CAD and scene scripts:
-------------------------

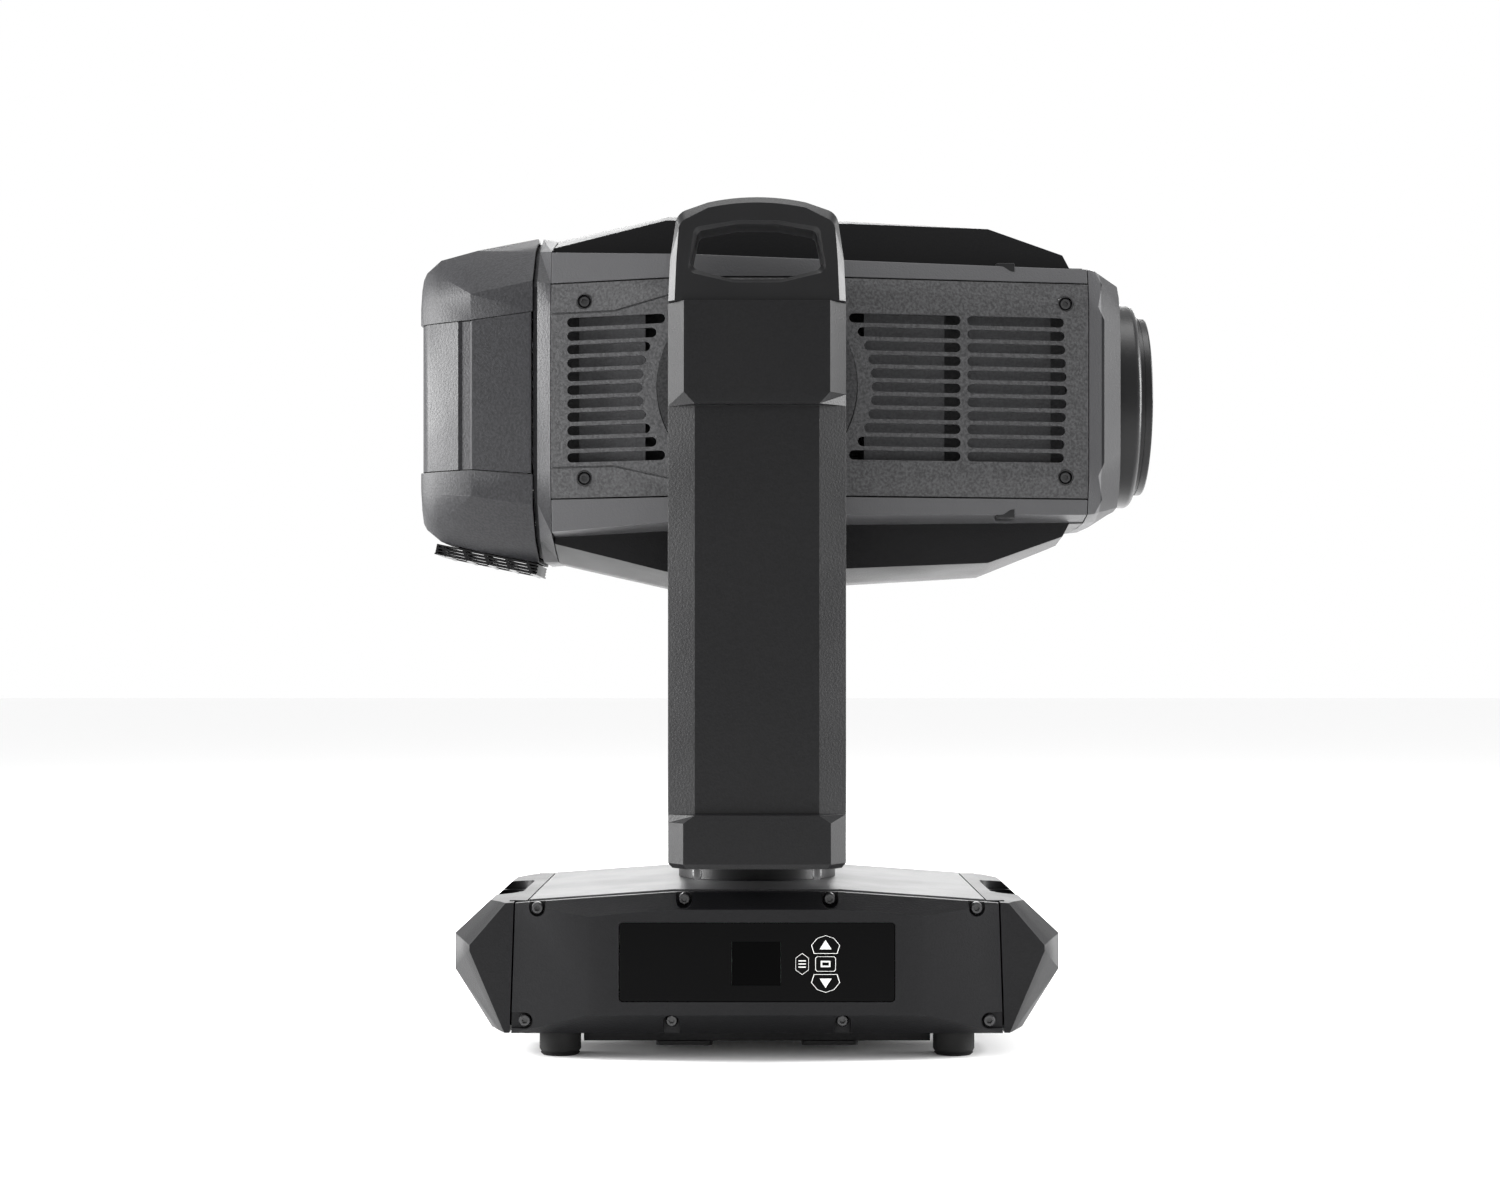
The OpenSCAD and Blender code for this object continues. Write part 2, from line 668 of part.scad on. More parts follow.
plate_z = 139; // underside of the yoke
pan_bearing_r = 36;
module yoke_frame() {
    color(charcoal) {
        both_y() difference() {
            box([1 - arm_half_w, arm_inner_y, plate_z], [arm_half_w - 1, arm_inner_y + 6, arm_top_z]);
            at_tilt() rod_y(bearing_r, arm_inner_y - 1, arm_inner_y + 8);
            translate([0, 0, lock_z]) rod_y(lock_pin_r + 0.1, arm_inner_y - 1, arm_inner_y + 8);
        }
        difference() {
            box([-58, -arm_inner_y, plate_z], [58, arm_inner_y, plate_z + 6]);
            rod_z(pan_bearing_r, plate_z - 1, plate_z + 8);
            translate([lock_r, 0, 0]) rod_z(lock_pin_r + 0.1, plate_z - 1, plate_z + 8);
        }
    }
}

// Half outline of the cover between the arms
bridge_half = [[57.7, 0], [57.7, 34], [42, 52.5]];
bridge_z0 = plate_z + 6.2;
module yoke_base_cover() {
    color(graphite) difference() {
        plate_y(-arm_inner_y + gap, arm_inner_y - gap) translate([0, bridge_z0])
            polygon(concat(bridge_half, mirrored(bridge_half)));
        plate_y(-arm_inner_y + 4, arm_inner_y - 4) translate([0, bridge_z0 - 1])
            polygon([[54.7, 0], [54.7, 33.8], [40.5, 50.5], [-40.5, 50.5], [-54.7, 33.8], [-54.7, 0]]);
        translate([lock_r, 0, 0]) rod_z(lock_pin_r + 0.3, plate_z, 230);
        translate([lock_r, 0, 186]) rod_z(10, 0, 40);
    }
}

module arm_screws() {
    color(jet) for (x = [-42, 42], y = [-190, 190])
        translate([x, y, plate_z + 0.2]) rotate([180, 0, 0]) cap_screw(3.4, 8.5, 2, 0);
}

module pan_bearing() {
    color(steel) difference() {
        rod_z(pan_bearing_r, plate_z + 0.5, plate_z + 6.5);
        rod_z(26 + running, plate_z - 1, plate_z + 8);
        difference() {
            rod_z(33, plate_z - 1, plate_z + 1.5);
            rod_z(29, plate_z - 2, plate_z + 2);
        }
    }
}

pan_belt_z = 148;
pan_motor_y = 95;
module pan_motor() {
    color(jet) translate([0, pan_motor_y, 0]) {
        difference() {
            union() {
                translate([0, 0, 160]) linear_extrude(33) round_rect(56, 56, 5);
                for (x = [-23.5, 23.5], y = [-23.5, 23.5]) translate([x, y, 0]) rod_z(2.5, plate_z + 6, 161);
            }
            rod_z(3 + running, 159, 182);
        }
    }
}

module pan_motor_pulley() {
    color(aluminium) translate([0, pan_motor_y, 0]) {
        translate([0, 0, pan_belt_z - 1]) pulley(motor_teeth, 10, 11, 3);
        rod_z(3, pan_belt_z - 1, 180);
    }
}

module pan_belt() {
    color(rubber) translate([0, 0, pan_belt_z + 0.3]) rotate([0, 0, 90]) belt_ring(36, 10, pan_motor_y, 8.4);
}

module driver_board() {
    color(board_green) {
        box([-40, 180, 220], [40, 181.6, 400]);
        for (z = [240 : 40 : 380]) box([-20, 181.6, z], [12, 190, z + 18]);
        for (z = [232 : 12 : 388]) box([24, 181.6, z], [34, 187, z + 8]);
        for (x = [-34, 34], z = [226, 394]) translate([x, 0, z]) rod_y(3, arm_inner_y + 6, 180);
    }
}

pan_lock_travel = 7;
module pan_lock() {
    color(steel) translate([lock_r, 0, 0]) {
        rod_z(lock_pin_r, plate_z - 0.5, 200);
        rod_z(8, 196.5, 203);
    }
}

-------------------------

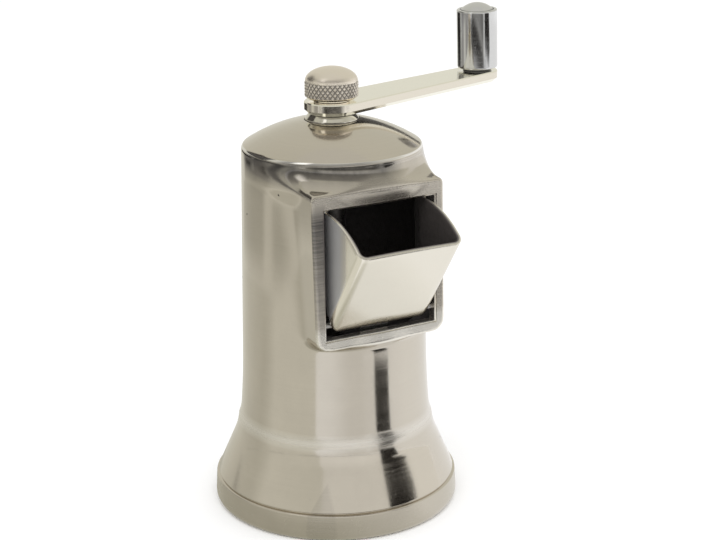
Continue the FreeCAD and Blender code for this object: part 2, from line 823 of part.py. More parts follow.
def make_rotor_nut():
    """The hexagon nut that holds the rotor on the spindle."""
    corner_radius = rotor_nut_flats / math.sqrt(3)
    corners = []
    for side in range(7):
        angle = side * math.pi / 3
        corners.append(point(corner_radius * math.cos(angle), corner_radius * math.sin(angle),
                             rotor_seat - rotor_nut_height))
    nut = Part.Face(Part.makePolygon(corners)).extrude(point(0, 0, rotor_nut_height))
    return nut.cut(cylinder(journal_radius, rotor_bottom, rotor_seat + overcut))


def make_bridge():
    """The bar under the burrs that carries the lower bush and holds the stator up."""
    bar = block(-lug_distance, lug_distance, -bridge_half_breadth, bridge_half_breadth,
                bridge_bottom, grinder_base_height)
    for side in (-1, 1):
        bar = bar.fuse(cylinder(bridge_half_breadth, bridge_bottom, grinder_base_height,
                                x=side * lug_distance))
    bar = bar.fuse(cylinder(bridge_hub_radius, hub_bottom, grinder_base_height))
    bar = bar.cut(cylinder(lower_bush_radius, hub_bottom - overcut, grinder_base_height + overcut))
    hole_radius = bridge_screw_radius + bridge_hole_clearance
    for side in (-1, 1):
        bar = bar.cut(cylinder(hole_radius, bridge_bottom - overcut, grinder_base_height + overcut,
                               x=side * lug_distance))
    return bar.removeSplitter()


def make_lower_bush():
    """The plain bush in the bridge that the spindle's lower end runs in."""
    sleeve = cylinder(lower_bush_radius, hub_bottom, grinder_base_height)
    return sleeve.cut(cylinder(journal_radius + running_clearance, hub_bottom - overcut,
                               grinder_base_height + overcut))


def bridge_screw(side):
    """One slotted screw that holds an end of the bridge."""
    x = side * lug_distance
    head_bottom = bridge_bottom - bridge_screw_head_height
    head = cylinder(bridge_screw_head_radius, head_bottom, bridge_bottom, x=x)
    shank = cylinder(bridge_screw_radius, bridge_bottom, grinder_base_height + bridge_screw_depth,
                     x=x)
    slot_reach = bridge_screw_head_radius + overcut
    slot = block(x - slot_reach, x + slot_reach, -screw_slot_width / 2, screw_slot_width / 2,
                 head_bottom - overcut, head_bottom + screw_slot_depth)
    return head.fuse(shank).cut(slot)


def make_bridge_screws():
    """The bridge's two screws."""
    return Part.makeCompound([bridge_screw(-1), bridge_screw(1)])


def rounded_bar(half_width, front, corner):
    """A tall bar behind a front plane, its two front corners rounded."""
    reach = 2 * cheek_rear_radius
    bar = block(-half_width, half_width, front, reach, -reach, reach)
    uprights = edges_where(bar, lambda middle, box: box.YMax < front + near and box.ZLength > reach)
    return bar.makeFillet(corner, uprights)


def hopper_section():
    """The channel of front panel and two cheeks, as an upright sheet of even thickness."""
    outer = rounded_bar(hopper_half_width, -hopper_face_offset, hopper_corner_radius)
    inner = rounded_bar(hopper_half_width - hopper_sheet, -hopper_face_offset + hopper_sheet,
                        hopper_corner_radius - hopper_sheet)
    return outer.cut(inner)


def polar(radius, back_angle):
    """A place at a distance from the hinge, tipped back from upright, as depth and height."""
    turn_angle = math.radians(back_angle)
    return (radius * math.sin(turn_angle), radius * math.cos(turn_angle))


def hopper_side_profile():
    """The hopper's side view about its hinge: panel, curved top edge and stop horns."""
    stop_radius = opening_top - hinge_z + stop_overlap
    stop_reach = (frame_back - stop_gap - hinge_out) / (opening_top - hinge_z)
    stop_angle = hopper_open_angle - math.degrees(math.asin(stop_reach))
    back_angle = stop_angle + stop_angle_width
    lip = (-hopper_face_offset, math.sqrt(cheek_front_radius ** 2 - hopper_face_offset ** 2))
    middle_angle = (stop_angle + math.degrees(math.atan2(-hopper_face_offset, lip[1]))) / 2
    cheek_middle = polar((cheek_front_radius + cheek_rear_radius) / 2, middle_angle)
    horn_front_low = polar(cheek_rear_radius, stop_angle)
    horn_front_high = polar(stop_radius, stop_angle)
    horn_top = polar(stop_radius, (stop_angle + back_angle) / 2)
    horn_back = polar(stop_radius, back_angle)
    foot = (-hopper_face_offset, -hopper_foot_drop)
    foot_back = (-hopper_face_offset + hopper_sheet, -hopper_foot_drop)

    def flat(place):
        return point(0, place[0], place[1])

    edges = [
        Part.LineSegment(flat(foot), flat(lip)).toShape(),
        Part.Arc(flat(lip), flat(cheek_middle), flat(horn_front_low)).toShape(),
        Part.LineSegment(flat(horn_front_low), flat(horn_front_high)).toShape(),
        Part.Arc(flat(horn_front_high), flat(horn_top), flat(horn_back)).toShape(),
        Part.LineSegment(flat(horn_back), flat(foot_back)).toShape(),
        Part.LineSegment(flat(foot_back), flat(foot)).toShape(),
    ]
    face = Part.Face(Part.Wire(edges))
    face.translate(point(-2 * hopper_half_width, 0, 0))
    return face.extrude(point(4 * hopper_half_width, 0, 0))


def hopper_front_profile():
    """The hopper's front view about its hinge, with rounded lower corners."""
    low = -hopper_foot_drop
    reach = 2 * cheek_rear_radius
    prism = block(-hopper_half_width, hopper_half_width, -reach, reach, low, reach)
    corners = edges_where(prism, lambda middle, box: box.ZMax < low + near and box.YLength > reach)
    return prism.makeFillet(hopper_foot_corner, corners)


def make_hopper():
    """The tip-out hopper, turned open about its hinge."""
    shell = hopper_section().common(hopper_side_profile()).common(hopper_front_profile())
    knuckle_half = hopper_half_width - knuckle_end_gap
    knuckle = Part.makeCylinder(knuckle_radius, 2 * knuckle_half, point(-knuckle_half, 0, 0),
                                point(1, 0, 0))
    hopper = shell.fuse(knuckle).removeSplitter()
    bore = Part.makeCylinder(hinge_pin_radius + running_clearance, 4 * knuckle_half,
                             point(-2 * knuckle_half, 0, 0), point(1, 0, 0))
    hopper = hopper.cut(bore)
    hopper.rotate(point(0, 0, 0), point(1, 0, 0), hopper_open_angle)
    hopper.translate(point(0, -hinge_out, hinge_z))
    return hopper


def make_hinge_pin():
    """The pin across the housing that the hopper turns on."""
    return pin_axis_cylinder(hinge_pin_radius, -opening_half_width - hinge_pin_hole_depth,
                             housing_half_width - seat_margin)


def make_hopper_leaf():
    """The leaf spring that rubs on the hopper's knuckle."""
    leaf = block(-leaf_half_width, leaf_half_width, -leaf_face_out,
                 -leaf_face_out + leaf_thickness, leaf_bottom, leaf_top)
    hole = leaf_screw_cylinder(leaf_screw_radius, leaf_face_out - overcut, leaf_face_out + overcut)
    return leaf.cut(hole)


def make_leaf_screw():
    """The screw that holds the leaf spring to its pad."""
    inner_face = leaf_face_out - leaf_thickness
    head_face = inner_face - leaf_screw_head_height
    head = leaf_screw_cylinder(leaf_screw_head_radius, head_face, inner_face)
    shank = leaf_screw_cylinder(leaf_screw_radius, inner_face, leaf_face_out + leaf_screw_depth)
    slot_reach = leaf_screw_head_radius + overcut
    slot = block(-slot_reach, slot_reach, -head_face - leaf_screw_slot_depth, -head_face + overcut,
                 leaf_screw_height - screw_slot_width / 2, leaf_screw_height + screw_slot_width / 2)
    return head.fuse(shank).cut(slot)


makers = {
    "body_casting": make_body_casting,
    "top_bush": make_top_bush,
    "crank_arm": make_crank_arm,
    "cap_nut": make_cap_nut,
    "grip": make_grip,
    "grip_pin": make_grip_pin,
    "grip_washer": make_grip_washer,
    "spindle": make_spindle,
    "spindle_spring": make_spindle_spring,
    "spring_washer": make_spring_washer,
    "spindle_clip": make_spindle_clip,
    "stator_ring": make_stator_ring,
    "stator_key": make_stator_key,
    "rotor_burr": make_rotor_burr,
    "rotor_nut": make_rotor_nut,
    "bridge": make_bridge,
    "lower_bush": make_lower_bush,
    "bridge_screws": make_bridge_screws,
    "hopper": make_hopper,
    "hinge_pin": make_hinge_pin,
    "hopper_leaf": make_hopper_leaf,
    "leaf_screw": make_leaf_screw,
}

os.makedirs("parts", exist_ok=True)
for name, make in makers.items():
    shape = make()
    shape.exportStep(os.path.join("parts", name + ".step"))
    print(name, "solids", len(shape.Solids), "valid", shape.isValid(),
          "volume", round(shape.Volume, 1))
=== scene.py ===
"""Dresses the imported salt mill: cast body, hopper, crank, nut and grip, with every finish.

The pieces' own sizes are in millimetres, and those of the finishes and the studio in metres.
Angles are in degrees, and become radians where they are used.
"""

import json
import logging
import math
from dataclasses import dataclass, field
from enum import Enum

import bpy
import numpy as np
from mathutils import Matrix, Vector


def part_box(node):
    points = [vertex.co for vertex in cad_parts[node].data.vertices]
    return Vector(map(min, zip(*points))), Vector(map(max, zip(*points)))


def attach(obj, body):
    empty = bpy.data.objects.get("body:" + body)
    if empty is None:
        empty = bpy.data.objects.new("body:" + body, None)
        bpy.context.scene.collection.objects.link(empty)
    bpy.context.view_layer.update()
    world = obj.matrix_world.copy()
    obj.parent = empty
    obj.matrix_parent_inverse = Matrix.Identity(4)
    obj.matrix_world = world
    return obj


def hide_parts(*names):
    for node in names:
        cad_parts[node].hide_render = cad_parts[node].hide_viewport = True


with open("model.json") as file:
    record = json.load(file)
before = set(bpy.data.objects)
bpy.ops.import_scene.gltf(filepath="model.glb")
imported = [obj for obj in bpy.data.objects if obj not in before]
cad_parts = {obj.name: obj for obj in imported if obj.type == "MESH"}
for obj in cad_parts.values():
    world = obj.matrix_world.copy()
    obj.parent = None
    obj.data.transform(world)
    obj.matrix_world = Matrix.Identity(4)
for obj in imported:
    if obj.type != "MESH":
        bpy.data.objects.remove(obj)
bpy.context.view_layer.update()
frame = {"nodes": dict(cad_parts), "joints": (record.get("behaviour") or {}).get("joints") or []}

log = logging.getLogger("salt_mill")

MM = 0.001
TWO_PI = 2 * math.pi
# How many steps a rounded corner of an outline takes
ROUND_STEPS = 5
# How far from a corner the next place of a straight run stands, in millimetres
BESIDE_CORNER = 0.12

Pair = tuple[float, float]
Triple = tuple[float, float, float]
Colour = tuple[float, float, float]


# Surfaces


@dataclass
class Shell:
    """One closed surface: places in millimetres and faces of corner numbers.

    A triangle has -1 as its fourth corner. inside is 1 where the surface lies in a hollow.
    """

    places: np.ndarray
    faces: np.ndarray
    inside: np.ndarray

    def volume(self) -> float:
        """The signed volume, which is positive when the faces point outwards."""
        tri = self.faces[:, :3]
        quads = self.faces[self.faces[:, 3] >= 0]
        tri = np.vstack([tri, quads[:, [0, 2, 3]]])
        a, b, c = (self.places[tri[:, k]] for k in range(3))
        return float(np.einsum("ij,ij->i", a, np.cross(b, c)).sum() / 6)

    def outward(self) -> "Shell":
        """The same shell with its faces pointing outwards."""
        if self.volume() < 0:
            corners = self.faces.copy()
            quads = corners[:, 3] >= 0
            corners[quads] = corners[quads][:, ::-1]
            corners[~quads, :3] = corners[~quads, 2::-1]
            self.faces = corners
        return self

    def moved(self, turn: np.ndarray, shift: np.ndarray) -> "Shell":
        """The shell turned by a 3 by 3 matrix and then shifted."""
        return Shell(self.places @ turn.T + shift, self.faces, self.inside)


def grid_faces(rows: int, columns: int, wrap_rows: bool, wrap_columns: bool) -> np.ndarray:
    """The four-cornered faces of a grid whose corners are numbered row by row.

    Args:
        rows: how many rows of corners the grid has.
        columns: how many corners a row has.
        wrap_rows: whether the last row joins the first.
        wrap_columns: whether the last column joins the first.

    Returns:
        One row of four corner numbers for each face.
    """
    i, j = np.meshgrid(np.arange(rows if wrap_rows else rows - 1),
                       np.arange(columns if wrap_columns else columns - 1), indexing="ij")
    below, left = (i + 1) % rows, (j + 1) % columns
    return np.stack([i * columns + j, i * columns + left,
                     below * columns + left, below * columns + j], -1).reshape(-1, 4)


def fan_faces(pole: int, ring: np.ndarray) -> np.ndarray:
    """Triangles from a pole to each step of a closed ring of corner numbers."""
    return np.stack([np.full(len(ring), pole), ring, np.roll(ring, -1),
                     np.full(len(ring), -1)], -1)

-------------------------

- [YOUR OBJECTIVE]
Exactly and only the lines from the line with "for name, make" to the line with "imported = [obj", both included, are to be printed.

- [RESULT]
for name, make in makers.items():
    shape = make()
    shape.exportStep(os.path.join("parts", name + ".step"))
    print(name, "solids", len(shape.Solids), "valid", shape.isValid(),
          "volume", round(shape.Volume, 1))
=== scene.py ===
"""Dresses the imported salt mill: cast body, hopper, crank, nut and grip, with every finish.

The pieces' own sizes are in millimetres, and those of the finishes and the studio in metres.
Angles are in degrees, and become radians where they are used.
"""

import json
import logging
import math
from dataclasses import dataclass, field
from enum import Enum

import bpy
import numpy as np
from mathutils import Matrix, Vector


def part_box(node):
    points = [vertex.co for vertex in cad_parts[node].data.vertices]
    return Vector(map(min, zip(*points))), Vector(map(max, zip(*points)))


def attach(obj, body):
    empty = bpy.data.objects.get("body:" + body)
    if empty is None:
        empty = bpy.data.objects.new("body:" + body, None)
        bpy.context.scene.collection.objects.link(empty)
    bpy.context.view_layer.update()
    world = obj.matrix_world.copy()
    obj.parent = empty
    obj.matrix_parent_inverse = Matrix.Identity(4)
    obj.matrix_world = world
    return obj


def hide_parts(*names):
    for node in names:
        cad_parts[node].hide_render = cad_parts[node].hide_viewport = True


with open("model.json") as file:
    record = json.load(file)
before = set(bpy.data.objects)
bpy.ops.import_scene.gltf(filepath="model.glb")
imported = [obj for obj in bpy.data.objects if obj not in before]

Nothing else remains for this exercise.